Dog Food Ingredients that Cause Allergies

Many dog food ingredients have the potential to cause allergies in your dog. Although most dogs can eat commercially prepared dog food with no problem, about 10 percent of American dogs develop allergies to their food, which may require diagnostic tests and a dietary change to completely resolve.

How a Canine Food Allergy Affects Your Dog

The biggest indicator of a canine food allergy may not immediately lead you to believe your pet’s diet is the problem. A food-allergic dog will

  • chew his feet and paws,
  • rub his face,
  • scratch his belly and
  • have an overall dull coat.

Other indications of a canine food allergy can include sneezing, wheezing or digestive symptoms.

Although you may think your dog’s food allergy has developed suddenly, it’s actually taken time for the trigger ingredient in his diet to become a problem for him. If your dog has a food allergy, his body can tolerate only a certain amount of the ingredient before it changes from a harmless part of his food to an allergy trigger.

Once an allergic response has been triggered in your dog’s body, his immune system will begin producing histamine as a defense against the allergen. Histamine is the chemical that causes the physical symptoms of an allergic reaction, including:

  • skin irritation
  • hives
  • tissue swelling
  • anaphylactic shock (in extreme cases)

Proteins, Carbohydrates Can Cause Allergies

Both protein and carbohydrates have been identified as potential canine allergens. Proteins that can cause allergies include beef, chicken, fish and eggs, while carbohydrate allergens include corn and wheat.

Since either protein or carbohydrates can cause your dog’s allergies to flare up, your veterinarian will recommend a diet that contains unfamiliar sources of both for your dog’s exclusion diet. This 12-week test will help your veterinarian determine the cause of your dog’s allergies, so it will need to be strictly followed in order to help your dog feel better.

Some potential protein sources for the exclusion diet include:

  • rabbit
  • lamb
  • venison
  • kangaroo

Potential carbohydrate sources can include potatoes, sweet potatoes or rice. Commercially prepared diets are now available for your dog’s exclusion diet test, which is an improvement over the home-cooked diet option that dog owners had to rely on in the past.

During the test period, your dog will need to eat only the exclusion diet and water. If you have a multiple pet home, you will need to feed your dog separately from other pets to prevent him from cleaning your other pets’ plates at mealtime.
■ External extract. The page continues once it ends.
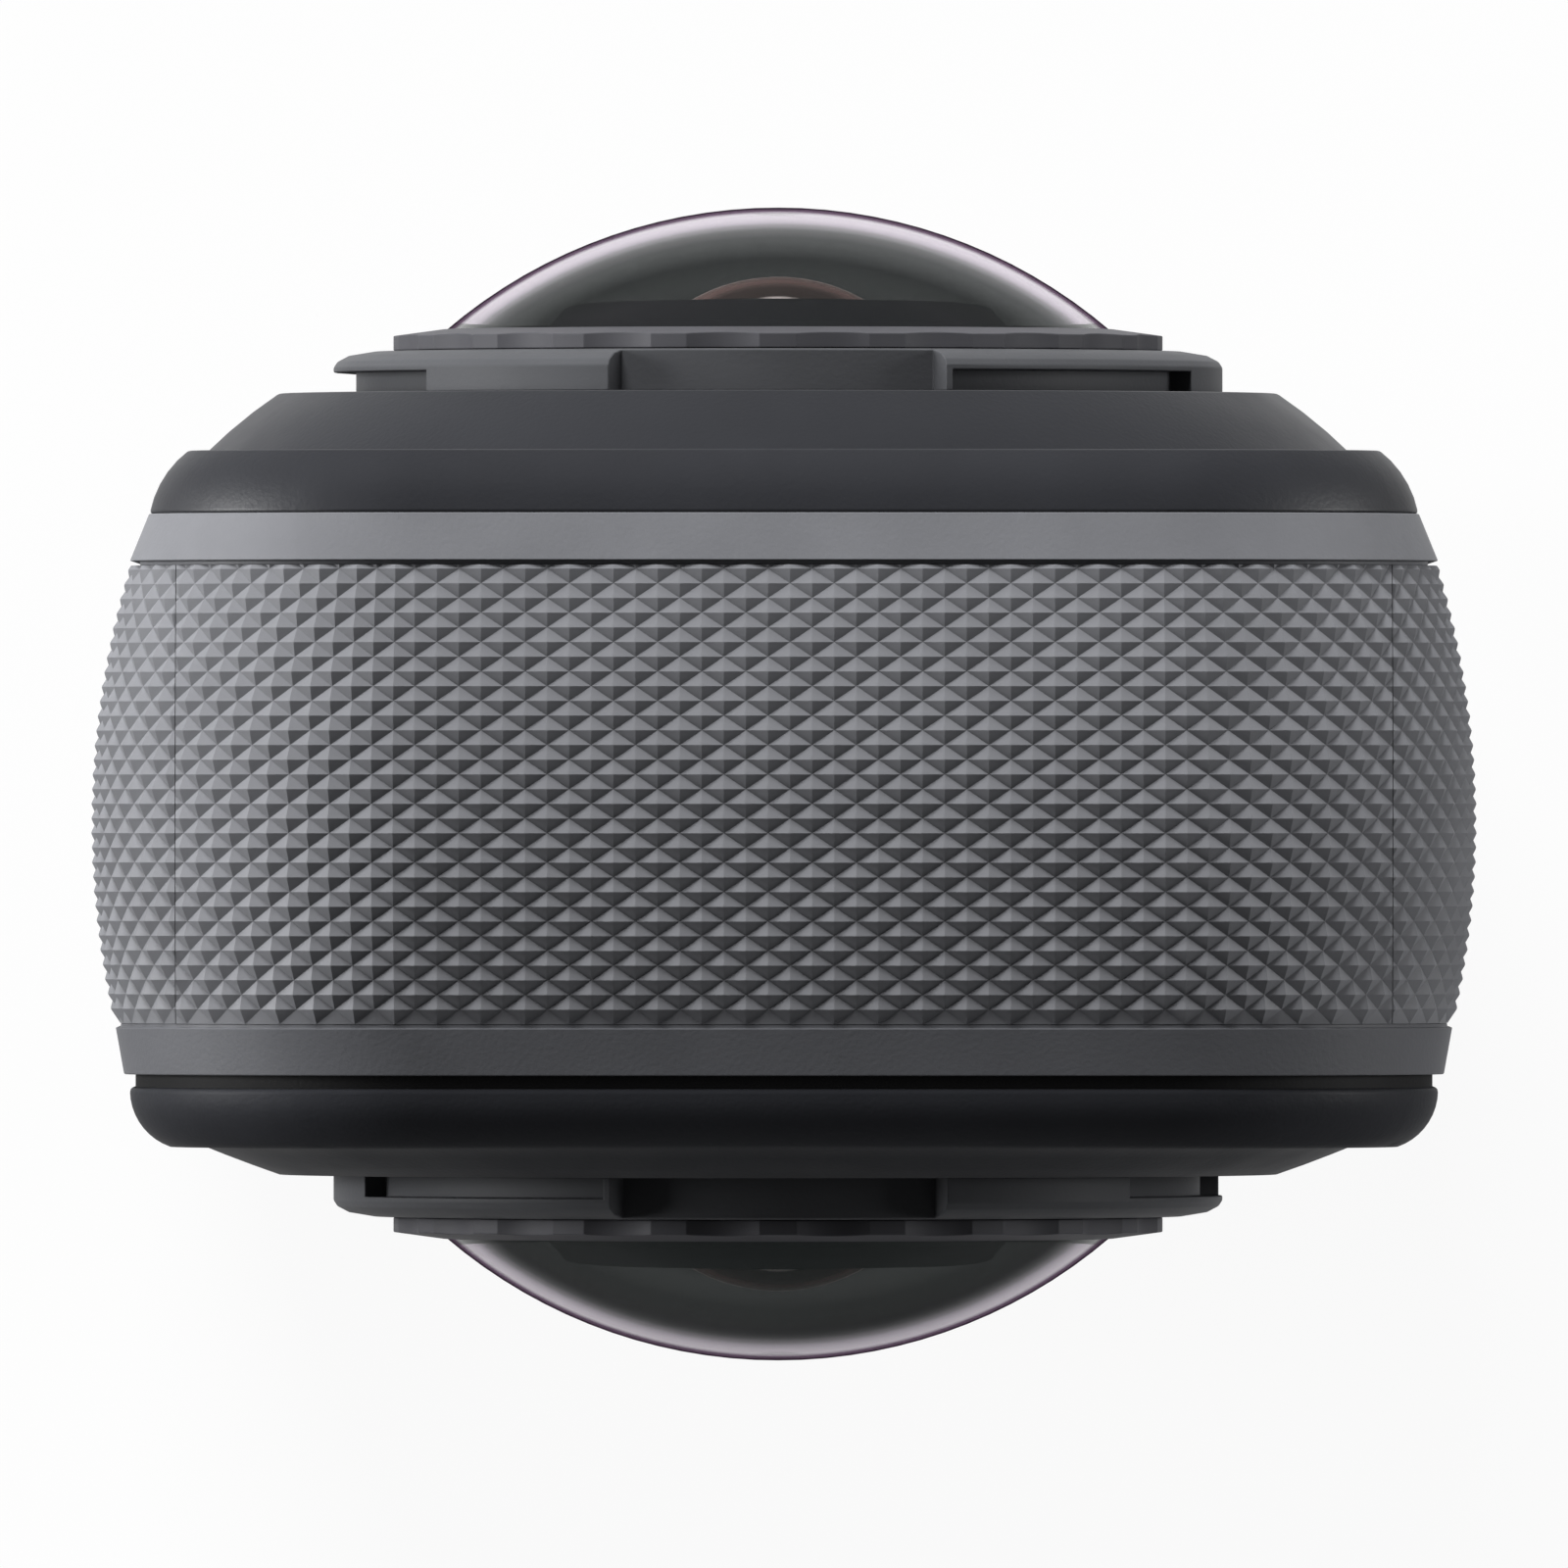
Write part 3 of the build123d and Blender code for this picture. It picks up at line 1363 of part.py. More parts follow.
# Battery with its door, latch, seal and the contacts behind it
battery_corner_radius = 1.0
seal_reach = 0.2  # how far the battery's seal stands out from it
seal_length = 0.9
seal_inset = 0.7  # battery's outer end to the seal
seal_gap = 0.02  # between the battery and its seal
contact_count = 4
contact_pitch = 3.0
contact_width = 1.5
contact_height = 5.0
latch_drop = 7.5  # upper end of the battery down to the middle of the latch
latch_height = 7.0
latch_width = 5.0
latch_travel = 2.0
latch_corner_radius = 1.2
latch_floor_setback = 1.6
latch_top_setback = 0.25
latch_ridge_pitch = 1.2
latch_ridge_count = 4
latch_ridge_width = 0.5
latch_ridge_depth = 0.25

latch_z = battery_head_z - latch_drop
latch_floor_w = half_width - latch_floor_setback
latch_top_w = half_width - latch_top_setback

with BuildPart() as battery_cell:
    with BuildSketch(at_side(battery_end_x)):
        with Locations((battery_y, battery_z)):
            RectangleRounded(battery_thickness, battery_height, battery_corner_radius)
    extrude(amount=-battery_width)
save(battery_cell, "battery_cell")

with BuildPart() as battery_seal:
    with BuildSketch(at_side(battery_end_x - battery_width + seal_inset)):
        with Locations((battery_y, battery_z)):
            RectangleRounded(
                battery_thickness + 2 * seal_reach, battery_height + 2 * seal_reach, battery_corner_radius
            )
            RectangleRounded(
                battery_thickness + 2 * seal_gap,
                battery_height + 2 * seal_gap,
                battery_corner_radius,
                mode=Mode.SUBTRACT,
            )
    extrude(amount=seal_length)
save(battery_seal, "battery_seal")

with BuildPart() as battery_contacts:
    with BuildSketch(at_side(bay_end_x)):
        with Locations((battery_y, battery_z)):
            with GridLocations(contact_pitch, 0, contact_count, 1):
                Rectangle(contact_width, contact_height)
    extrude(amount=battery_end_x - bay_end_x)
save(battery_contacts, "battery_contacts")

with BuildPart() as battery_door:
    add_grip_wall(grip_inner_w + part_gap)
    with BuildSketch(at_side(-half_width - overrun)):
        with Locations((battery_y, door_z)):
            RectangleRounded(door_width, door_height, door_corner_radius)
    extrude(amount=half_width, mode=Mode.INTERSECT)
    # pocket that the latch slides down in
    with BuildSketch(at_side(-latch_floor_w)):
        with Locations((battery_y, latch_z + latch_height / 2 + part_gap)):
            RectangleRounded(
                latch_width + 2 * part_gap,
                latch_height + latch_travel + 2 * part_gap,
                latch_corner_radius,
                align=(Align.CENTER, Align.MAX),
            )
    extrude(amount=-half_width, mode=Mode.SUBTRACT)
save(battery_door, "battery_door")

with BuildPart() as battery_latch:
    with BuildSketch(at_side(-latch_floor_w - bond_gap)):
        with Locations((battery_y, latch_z)):
            RectangleRounded(latch_width, latch_height, latch_corner_radius)
    extrude(amount=latch_floor_w + bond_gap - latch_top_w)
    # grooves for the thumb
    with BuildSketch(at_side(-latch_top_w)):
        with Locations((battery_y, latch_z)):
            with GridLocations(0, latch_ridge_pitch, 1, latch_ridge_count):
                Rectangle(2 * latch_width, latch_ridge_width)
    extrude(amount=latch_ridge_depth, mode=Mode.SUBTRACT)
save(battery_latch, "battery_latch")

# Socket door, its seal and its hinge pin
usb_door_setback = 1.6  # the grip's widest line in to the inside of the door
usb_seal_width = 5.6
usb_seal_height = 11.4
usb_seal_wall = 0.7
usb_seal_gap = 0.1  # to the frame
usb_seal_corner_radius = 2.0

usb_door_inner_w = half_width - usb_door_setback

with BuildPart() as usb_door:
    add_grip_wall(usb_door_inner_w)
    with BuildSketch(at_side(-half_width - overrun)):
        with Locations((usb_pin_y, usb_z)):
            Rectangle(usb_pin_setback + usb_door_reach, usb_door_height, align=(Align.MIN, Align.CENTER))
    extrude(amount=half_width, mode=Mode.INTERSECT)
    with BuildSketch(Plane.XY.offset(usb_z - usb_door_height / 2)):
        with Locations((-usb_pin_w, usb_pin_y)):
            Circle(usb_knuckle_radius)
    extrude(amount=usb_door_height)
    with BuildSketch(Plane.XY.offset(usb_z - usb_door_height / 2)):
        with Locations((-usb_pin_w, usb_pin_y)):
            Circle(usb_pin_radius + running_gap)
    extrude(amount=usb_door_height, mode=Mode.SUBTRACT)
save(usb_door, "usb_door")

with BuildPart() as usb_door_seal:
    with BuildSketch(at_side(-usb_door_inner_w)):
        with Locations((battery_y, usb_z)):
            RectangleRounded(usb_seal_width, usb_seal_height, usb_seal_corner_radius)
            RectangleRounded(
                usb_seal_width - 2 * usb_seal_wall,
                usb_seal_height - 2 * usb_seal_wall,
                usb_seal_corner_radius - usb_seal_wall,
                mode=Mode.SUBTRACT,
            )
    extrude(amount=usb_door_inner_w - frame_outer_w - usb_seal_gap)
save(usb_door_seal, "usb_door_seal")

with BuildPart() as usb_door_pin:
    with BuildSketch(Plane.XY.offset(usb_z - usb_door_height / 2 - usb_pin_tail)):
        with Locations((-usb_pin_w, usb_pin_y)):
            Circle(usb_pin_radius)
    extrude(amount=usb_door_height + 2 * usb_pin_tail)
save(usb_door_pin, "usb_door_pin")

# Buttons: a cap, a hidden rim that keeps it in, and a stem or flat back that works the switch
button_edge_radius = 0.2
shutter_proud = 0.2
shutter_rim = 0.6
shutter_rim_thickness = 0.5
shutter_travel = 0.35
touch_gap = 0.03  # left between a pressed button and its switch

rim_outer_x = grip_inner_w + button_travel + button_rim_thickness
stem_end_x = side_board_x + side_switch_height + plunger_height + button_travel + touch_gap

for name, z in (("power_button", power_button_z), ("quick_button", quick_button_z)):
    with BuildPart() as side_button:
        with BuildSketch(at_side(rim_outer_x)):
            with Locations((battery_y, z)):
                SlotOverall(button_height, button_width, rotation=90)
        extrude(amount=half_width - rim_outer_x)
        fillet(side_button.faces().sort_by(Axis.X)[-1].edges(), button_edge_radius)
        with BuildSketch(at_side(rim_outer_x)):
            with Locations((battery_y, z)):
                SlotOverall(button_height + 2 * button_rim, button_width + 2 * button_rim, rotation=90)
        extrude(amount=-button_rim_thickness)
        with BuildSketch(at_side(stem_end_x)):
            with Locations((battery_y, z)):
                Circle(stem_radius)
        extrude(amount=rim_outer_x - stem_end_x)
    save(side_button, name)

shutter_rim_y = rear_face_y + cover_wall + bond_gap

for name, (x, z) in zip(("lens_switch_button", "shutter_button"), shutter_places):
    with BuildPart() as shutter:
        with BuildSketch(at_depth(shutter_rim_y)):
            with Locations((x, z)):
                SlotOverall(shutter_length, shutter_width)
        extrude(amount=shutter_rim_y - rear_face_y + shutter_proud)
        fillet(shutter.faces().sort_by(Axis.Y)[0].edges(), button_edge_radius)
        with BuildSketch(at_depth(shutter_rim_y)):
            with Locations((x, z)):
                SlotOverall(shutter_length + 2 * shutter_rim, shutter_width + 2 * shutter_rim)
        extrude(amount=-shutter_rim_thickness)
    save(shutter, name)

with BuildPart() as button_seals:
    with BuildSketch(at_side(frame_outer_w - bond_gap)):
        with Locations(*side_button_places):
            Circle(stem_seal_radius - bond_gap)
            Circle(stem_radius + running_gap / 2, mode=Mode.SUBTRACT)
    extrude(amount=bond_gap - stem_seal_thickness)
save(button_seals, "button_seals")
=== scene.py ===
# %% [markdown]
# # A 360 degree camera, seen along its long axis
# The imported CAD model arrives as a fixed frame: every solid is already in its place, in metres,
# and moves with its joints. This lesson dresses it: camera and light first, then the finishes,
# then what is too fine for CAD, the knurl of the grip and the small radius of every edge.

# %% Load the frame
import json
import math

import bmesh
import bpy
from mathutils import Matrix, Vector

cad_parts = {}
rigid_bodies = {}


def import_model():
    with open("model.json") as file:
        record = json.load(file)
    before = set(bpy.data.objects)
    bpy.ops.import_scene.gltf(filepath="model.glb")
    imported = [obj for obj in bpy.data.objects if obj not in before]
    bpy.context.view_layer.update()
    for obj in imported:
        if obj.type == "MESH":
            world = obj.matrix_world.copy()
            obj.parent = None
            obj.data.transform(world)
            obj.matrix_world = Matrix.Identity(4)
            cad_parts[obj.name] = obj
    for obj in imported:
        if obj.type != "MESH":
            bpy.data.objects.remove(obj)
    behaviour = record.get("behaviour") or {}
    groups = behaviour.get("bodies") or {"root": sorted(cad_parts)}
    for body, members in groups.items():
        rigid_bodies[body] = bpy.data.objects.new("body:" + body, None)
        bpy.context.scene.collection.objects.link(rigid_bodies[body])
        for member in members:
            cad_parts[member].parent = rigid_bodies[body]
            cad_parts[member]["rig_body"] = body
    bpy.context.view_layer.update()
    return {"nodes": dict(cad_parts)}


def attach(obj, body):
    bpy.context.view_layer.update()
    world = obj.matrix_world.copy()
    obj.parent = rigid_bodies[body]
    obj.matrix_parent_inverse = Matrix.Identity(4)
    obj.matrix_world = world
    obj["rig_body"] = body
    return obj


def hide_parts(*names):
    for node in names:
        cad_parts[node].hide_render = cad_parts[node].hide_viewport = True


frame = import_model()
MM = 0.001  # the sizes below are written in millimetres
print("nodes:", len(frame["nodes"]))

# %% [markdown]
# ## Camera
# The photograph looks straight down on the top of the camera, from far away: the sides of the
# body hardly show. A short lens near by would show them. So this camera stands well above the
# object with a very long lens. Its picture is 1600 pixels across.

# %% Camera
PICTURE = 1600
PIXELS_PER_MM = 30.54
SENSOR_MM = 36
LENS_AXIS = Vector((-0.2, 0, 101.5)) * MM
CAMERA_DISTANCE = 1.6

field = PICTURE / PIXELS_PER_MM * MM
camera_data = bpy.data.cameras.new("photo camera")
camera_data.sensor_width = SENSOR_MM
camera_data.lens = SENSOR_MM * CAMERA_DISTANCE / field
camera = bpy.data.objects.new("photo camera", camera_data)
camera.location = (0, 0, LENS_AXIS.z + CAMERA_DISTANCE)
bpy.context.scene.collection.objects.link(camera)
bpy.context.scene.camera = camera
bpy.context.scene.view_settings.view_transform = "Standard"
print("lens", round(camera_data.lens), "mm")

# %% [markdown]
# ## Lamps
# The plain front and the left side are the bright ones in the photograph, and the screen side is
# dark. So a large soft lamp stands beyond the plain front, one on the left, and weaker ones on the
# right, on the screen side and below the foot. Only the two at the sides show in mirrors: their
# low reflections are the bright patches at both ends of the covers, and the photograph has no
# others. Each lamp is a square panel, so that shadows and highlights keep soft edges.

# %% Lamps
MIDDLE = (0, 0, 0.1)
FOOT = (0, 0, 0)
SIDE_LAMP = 0.35
LARGE_LAMP = 0.5


def add_lamp(name, place, size, power, aim=MIDDLE, mirrored=True, shown=True):
    """Add a square soft lamp that faces a point of the object."""
    data = bpy.data.lights.new(name, "AREA")
    data.size = size
    data.energy = power
    lamp = bpy.data.objects.new(name, data)
    lamp.location = place
    lamp.rotation_euler = (Vector(aim) - Vector(place)).to_track_quat("-Z", "Y").to_euler()
    lamp.visible_glossy = mirrored
    lamp.visible_camera = shown
    bpy.context.scene.collection.objects.link(lamp)


add_lamp("front lamp", (-0.25, 0.95, 0.5), LARGE_LAMP, 16.0, mirrored=False)
add_lamp("left lamp", (-0.92, 0.1, 0.2), SIDE_LAMP, 8.0)
add_lamp("right lamp", (0.92, 0.1, 0.2), SIDE_LAMP, 3.5)
add_lamp("screen side lamp", (0.2, -0.95, 0.2), SIDE_LAMP, 0.8, mirrored=False)
add_lamp("foot lamp", (0.2, -0.3, -0.9), LARGE_LAMP, 3.0, FOOT, mirrored=False, shown=False)
print("lamps:", len(bpy.data.lights))

# %% [markdown]
# ## Floor and sky
# The object stands on a sheet of pale paper under an evenly white sky. Paper alone would come out
# grey where little light falls on it, and more light would bleach the object. So the paper also
# glows, but only for rays that come from the camera, a mirror or glass: that makes it the white
# of the photograph, and the rest of it still takes a shadow. A mirror sees this white close to
# the object only, and a dim room beyond it, because the covers of the photograph mirror little.

# %% Which rays see the white
FLOOR_HALF = 1.5
FLOOR_GAP = 0.00002  # keeps the foot and the floor from lying in one plane
FLOOR_GLOW = 0.93
PAPER = (0.9, 0.9, 0.9, 1)
SKY_STRENGTH = 0.08
MIRROR_DIM = 0.9
GLOW_NEAR, GLOW_FAR = 0.03, 0.13
GLOW_CENTRE = (0, 0.03, 0)  # on the plain side, so that the screen side mirrors less of it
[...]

Your Dog’s Breed May Influence His Allergy Potential

Although food allergies can affect any breed of dog at any time, some breeds may be more prone to developing food allergies, including

  • bulldogs,
  • golden retrievers,
  • Labrador retrievers,
  • schnauzers or
  • terriers

How to Help Your Food-Allergic Dog

Once the caused of your dog’s food allergy has been identified, he’ll need to avoid that ingredient to prevent future allergy attacks. Most dog owners do this by feeding the exclusion diet as their dog’s new main diet. You cannot supplement your pet’s new diet with any flavored medications, rawhide chews, table scraps or treats because any of these items could trigger a future allergy attack.